“The onus,” I tell my freshman students on the first day of classes, “is on you.”
They stare at me. Not a lot of them have heard the word onus, which is Latin for “burden” or “responsibility,” and that is why I use it. It forces them to pay attention to a spiel they’ve heard a million times today. “The onus–the responsibility for this course–is on you,” I repeat. “The homework and the essays and the due dates, along with my expectations, are written on the syllabus. It’s not my duty to remind you or email you to do what you do need to do.”
For them, college is very different from high school. They’re moving from an environment in which everyone generally wants them to succeed to one in which their success depends entirely on them. The shift is difficult, and there are many times I have to remind them of that first-day phrase: the onus is on you.
The onus is on us as Christians, too. But it’s easy to forget.
We live in a society in which we’re told that our behaviors and responses should depend on the behaviors and responses of others. If a clerk treats us rudely, it’s considered justifiable for us to stop patronizing the store. If someone tunes us out while we’re talking, we’re told to give up on having a conversation. Conversely, if someone we meet is nice to us and reciprocates our overtures, we try to be friends with them. We’re taught that our response to other people depends on them. In America, the prevailing theme seems to be: do unto others as others have done unto you.
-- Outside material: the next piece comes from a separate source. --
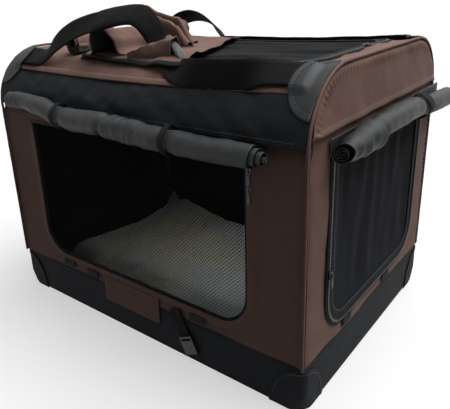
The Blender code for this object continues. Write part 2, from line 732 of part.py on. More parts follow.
# Rolled curtains over the front and end doors, each held by webbing ties
def roll(name, placing, u, v, half, ties):
    plate(f"{name}_roll", placing, [rolled_sheet(u, v)], -half, half, GREY_LINING)
    for label, place in ties:
        plate(f"{name}_tie{label}", placing, tie_loop(u, v), place - TIE_WIDTH / 2,
              place + TIE_WIDTH / 2, BLACK_CLOTH)


roll("front_curtain", RIGHT, -roll_middle(HALF_WIDTH), HEIGHT - FRONT_ROLL_DROP, FRONT_ROLL_HALF,
     (("_left", -FRONT_TIE_PLACE), ("_right", FRONT_TIE_PLACE)))
roll("right_curtain", BACK, -roll_middle(HALF_LENGTH), HEIGHT - END_ROLL_DROP, END_ROLL_HALF,
     (("", END_TIE_PLACE),))
roll("left_curtain", FRONT, -roll_middle(HALF_LENGTH), HEIGHT - END_ROLL_DROP, END_ROLL_HALF,
     (("", -END_TIE_PLACE),))

# The top's cover flap, rolled back to the left of its mesh door
roll("top_flap", plane(-Z_AXIS, X_AXIS), -(HEIGHT + GAP + ROLL_RADIUS),
     TOP_DOOR_HINGE - FLAP_ROLL_SETBACK, FLAP_ROLL_HALF, ())


def smooth(points, steps):
    """Points along a curve through the given ones."""
    line = []
    count = len(points)
    for i in range(count - 1):
        p0 = Vector(points[max(i - 1, 0)])
        p1 = Vector(points[i])
        p2 = Vector(points[i + 1])
        p3 = Vector(points[min(i + 2, count - 1)])
        for k in range(steps):
            t = k / steps
            line.append(0.5 * (2 * p1 + (p2 - p0) * t + (2 * p0 - 5 * p1 + 4 * p2 - p3) * t ** 2
                               + (3 * p1 - p0 - 3 * p2 + p3) * t ** 3))
    line.append(Vector(points[-1]))
    return line


def ribbon(line, thickness):
    """Outline of a strap of even thickness along a line."""
    upper = []
    lower = []
    for i, point in enumerate(line):
        ahead = (line[min(i + 1, len(line) - 1)] - line[max(i - 1, 0)]).normalized()
        side = Vector((-ahead.y, ahead.x)) * thickness / 2
        for edge, corner in ((upper, point + side), (lower, point - side)):
            if not edge or (corner - edge[-1]).dot(ahead) > thickness / 4:
                edge.append(corner)
    return [tuple(p) for p in upper + lower[::-1]]


# Handles: webbing along both long edges of the top, standing up in an arch where it is gripped
def handle(name, side, rise, crest, fall):
    slope = 1 / math.tan(HANDLE_ANGLE)
    half = HANDLE_WIDTH / 2 * math.sin(HANDLE_ANGLE)
    rest = SHOULDER_Z + (SHOULDER_RADIUS * math.sin(HANDLE_ANGLE)
                         + (2 * GAP + PATCH + WEBBING / 2) / math.sin(HANDLE_ANGLE))
    arch = HEIGHT + HANDLE_ARCH - WEBBING / 2
    bend = arch - HANDLE_ARCH / 8
    lift = HEIGHT + HANDLE_ARCH / 3
    lean = (crest - rise) / 3
    foot = HANDLE_LANDING / 2
    route = [(rise - 4 * foot, rest), (rise - foot, rest), (rise + lean / 2, lift),
             (crest - lean, bend), (crest, arch), ((2 * crest + fall) / 3, bend),
             (fall - foot, lift), (fall + foot, rest), (fall + 4 * foot, rest)]
    line = [(-HANDLE_END, rest), *smooth(route, 4), (HANDLE_END, rest)]
    line = [Vector((x, max(z, rest))) for x, z in line]
    low, high = sorted((-side * (HANDLE_Y - half), -side * (HANDLE_Y + half)))
    obj = as_mesh(plate(name, FRONT, [ribbon(line, WEBBING)], low, high, WEBBING_BLACK))
    lay = Matrix.Identity(4)
    lay[2][1] = -side * slope
    lay[2][3] = slope * HANDLE_Y
    obj.data.transform(lay @ obj.matrix_world)
    obj.matrix_world = Matrix.Identity(4)
    hang(pivot(f"{name}_hinge", (0, side * (HANDLE_Y + half), rest - slope * half)), obj)


handle("front_handle", -1, FRONT_ARCH_START, FRONT_ARCH_CREST, FRONT_ARCH_END)
handle("back_handle", 1, BACK_ARCH_START, BACK_ARCH_CREST, BACK_ARCH_END)


# Trim: the patch at the middle of the front, and a closing strap with its buckle
def trim():
    seat = HALF_WIDTH + GAP
    tape_foot = DOOR_LOW - TAPE_INSET - TAPE_WIDTH
    plate("front_patch", FRONT,
          [box(FRONT_PATCH_LEFT, FRONT_PATCH_RIGHT, FRONT_PATCH_LOW, tape_foot - GAP)],
          seat, seat + PATCH, BROWN_CLOTH)

    top = tape_foot - GAP - STRAP_WIDTH / 2 * math.sin(STRAP_LEAN)
    here = FRONT @ Matrix.Translation((STRAP_PLACE, top, 0)) @ Matrix.Rotation(STRAP_LEAN, 4, "Z")
    carrier = pivot("closing_strap_hinge", here @ Vector((0, 0, seat)))
    strap = plate("closing_strap", here,
                  [box(-STRAP_WIDTH / 2, STRAP_WIDTH / 2, -STRAP_LENGTH, 0)], seat, seat + PATCH,
                  WEBBING_BLACK)
    bar = -STRAP_LENGTH - GAP
    body = box(-BUCKLE_WIDTH / 2, BUCKLE_WIDTH / 2, bar - BUCKLE_LENGTH, bar)
    slot = box(-STRAP_WIDTH / 2, STRAP_WIDTH / 2, bar - 2 * BUCKLE_SLOT, bar - BUCKLE_SLOT)
    buckle = plate("buckle", here, [body, slot], seat, seat + BUCKLE_THICKNESS, PLASTIC)
    hang(carrier, strap, buckle)


trim()
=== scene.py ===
"""Soft dog crate that folds flat: cloth over two steel hoops, with zipped mesh doors in the front,
both ends and the top, their covers rolled up and tied, and a fleece cushion inside."""
import math

import bmesh
import bpy
from mathutils import Matrix, Vector, noise


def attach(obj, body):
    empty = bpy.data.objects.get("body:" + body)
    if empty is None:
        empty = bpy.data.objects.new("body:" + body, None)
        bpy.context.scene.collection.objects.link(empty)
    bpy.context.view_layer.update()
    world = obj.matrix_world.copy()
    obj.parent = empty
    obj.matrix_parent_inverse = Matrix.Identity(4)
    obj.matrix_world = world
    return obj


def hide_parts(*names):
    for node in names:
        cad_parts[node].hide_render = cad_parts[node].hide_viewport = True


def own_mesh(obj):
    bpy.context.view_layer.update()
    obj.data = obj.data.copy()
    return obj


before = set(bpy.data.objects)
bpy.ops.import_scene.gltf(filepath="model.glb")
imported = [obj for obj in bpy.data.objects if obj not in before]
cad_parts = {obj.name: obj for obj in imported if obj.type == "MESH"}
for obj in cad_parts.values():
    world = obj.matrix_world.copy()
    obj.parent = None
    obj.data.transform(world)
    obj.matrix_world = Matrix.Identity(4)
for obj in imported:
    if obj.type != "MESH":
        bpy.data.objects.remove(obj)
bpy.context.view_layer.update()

scene = bpy.context.scene

# The view and the studio. A hand-held camera looks down on the front's right corner; the floor is
# pale, a big soft lamp stands behind and to the right, and the long front is on the shaded side.
VIEW_YAW, VIEW_DOWN, VIEW_ROLL = 40.35, 19.87, -2.95
VIEW_PLACE = (0.6443, -0.8270, 0.6255)
PHOTO_WIDTH, PHOTO_HEIGHT, FOCAL_PX = 450, 409, 527.3
MIDDLE_PX = (192.9, 177.1)
SENSOR_MM = 36

camera = bpy.data.objects.new("camera", bpy.data.cameras.new("camera"))
scene.collection.objects.link(camera)
camera.matrix_world = (
    Matrix.Translation(VIEW_PLACE)
    @ Matrix.Rotation(math.radians(VIEW_YAW), 4, "Z")
    @ Matrix.Rotation(math.radians(90 - VIEW_DOWN), 4, "X")
    @ Matrix.Rotation(math.radians(VIEW_ROLL), 4, "Z")
)
camera.data.sensor_width = SENSOR_MM
camera.data.lens = FOCAL_PX / PHOTO_WIDTH * SENSOR_MM
camera.data.shift_x = (PHOTO_WIDTH / 2 - MIDDLE_PX[0]) / PHOTO_WIDTH
camera.data.shift_y = (MIDDLE_PX[1] - PHOTO_HEIGHT / 2) / PHOTO_WIDTH
scene.camera = camera
scene.view_settings.view_transform = "Standard"


def linear(code):
    """An sRGB hex colour as linear RGBA."""
    parts = [int(code[i:i + 2], 16) / 255 for i in (1, 3, 5)]
    return (*(c / 12.92 if c <= 0.04045 else ((c + 0.055) / 1.055) ** 2.4 for c in parts), 1.0)


def add(tree, kind, sockets=None, **settings):
    """A shader node with its settings; a socket takes a value or another node's output."""
    made = tree.nodes.new("ShaderNode" + kind)
    for name, value in settings.items():
        setattr(made, name, value)
    for name, value in (sockets or {}).items():
        if isinstance(value, bpy.types.NodeSocket):
            tree.links.new(value, made.inputs[name])
        else:
            made.inputs[name].default_value = value
    return made


def surface(name, **values):
    """A new material, its node tree and its shader, with the shader's plain values set."""
    material = bpy.data.materials.new(name)
    material.use_nodes = True
    tree = material.node_tree
    tree.nodes.clear()
    shader = add(tree, "BsdfPrincipled", {key.replace("_", " "): v for key, v in values.items()})
    add(tree, "OutputMaterial", {"Surface": shader.outputs["BSDF"]})
    return material, tree, shader


def looked_at(tree):
    """1 where the camera or a reflection looks at it, also through glass; 0 for light bounced on."""
    path = add(tree, "LightPath")
    seen = add(tree, "Math", {0: path.outputs["Is Camera Ray"], 1: path.outputs["Is Glossy Ray"]},
               operation="MAXIMUM")
    seen = add(tree, "Math", {0: seen.outputs[0], 1: path.outputs["Is Transmission Ray"]},
               operation="MAXIMUM")
    return seen.outputs[0]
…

But as Christians, the burden is on us all the time to give and forgive and love. There is no time we are excused from it. Ever. Christ makes that clear. In Matthew 5, he offers a host of examples to show when responsibility falls on a Christian: if someone hits one cheek, turn the other to them. If someone sues for your shirt, hand over the cloak too. Go two miles with someone who demands you go one. Don’t turn away borrowers or those who ask from you.
And most Christians know these verses, and we attribute to them some hazy understanding of “love your enemies” or “love your neighbors” without realizing the entirety of the responsibility that we carry. Like my students, though we know the burden is ours, we sometimes forget or find it too heavy – and so we falter. We don’t turn away borrowers, except for the borrowers who, you know, never give back what they take, or don’t seem trustworthy, or who might ruin our nice things in the process. We’ll gladly walk two miles with someone as long as they’re not one of those people who just takes advantage of everyone’s kindness. We’ll turn the other cheek, but not when it comes to people who disagree with us on an issue that hits close to home or who violate a personal boundary. We’ll live in harmony with other believers, just not that one believer who went out of bounds with what he said and shouldn’t have expected a Christlike response.
But the common thread in what Christ says is this: in interactions with others, the onus is always on the Christian to behave with kindness, generosity, and peacefulness. And the onus is on us because only we have the indwelling Spirit that enables us to act and respond to others in loving, Christlike ways. We’ve been given the syllabus, the assignments, the directions, the knowledge. We have it all. We have no excuse.
As believers, we can’t predicate our responses on the behavior of others. We can’t wait for those around us to make the first move of kindness or love – or even to show that they are receptive to kindness or love. Please remember: non-believers literally aren’t equipped to do it. Lacking the Spirit and a relationship with God, they’ll falter in efforts to mimic divine grace and understanding and forgiveness and care.
That is why God put the onus on us, why we are the bearers of the burden. As bearers of the name of Christ, we are responsible in all interactions, at all times, and in all engagements for making “the first move” – regardless of circumstance, and regardless of the response (or lack thereof) of others.
We must not neglect this vital duty. In doing so, we neglect the very nature of Christ in us.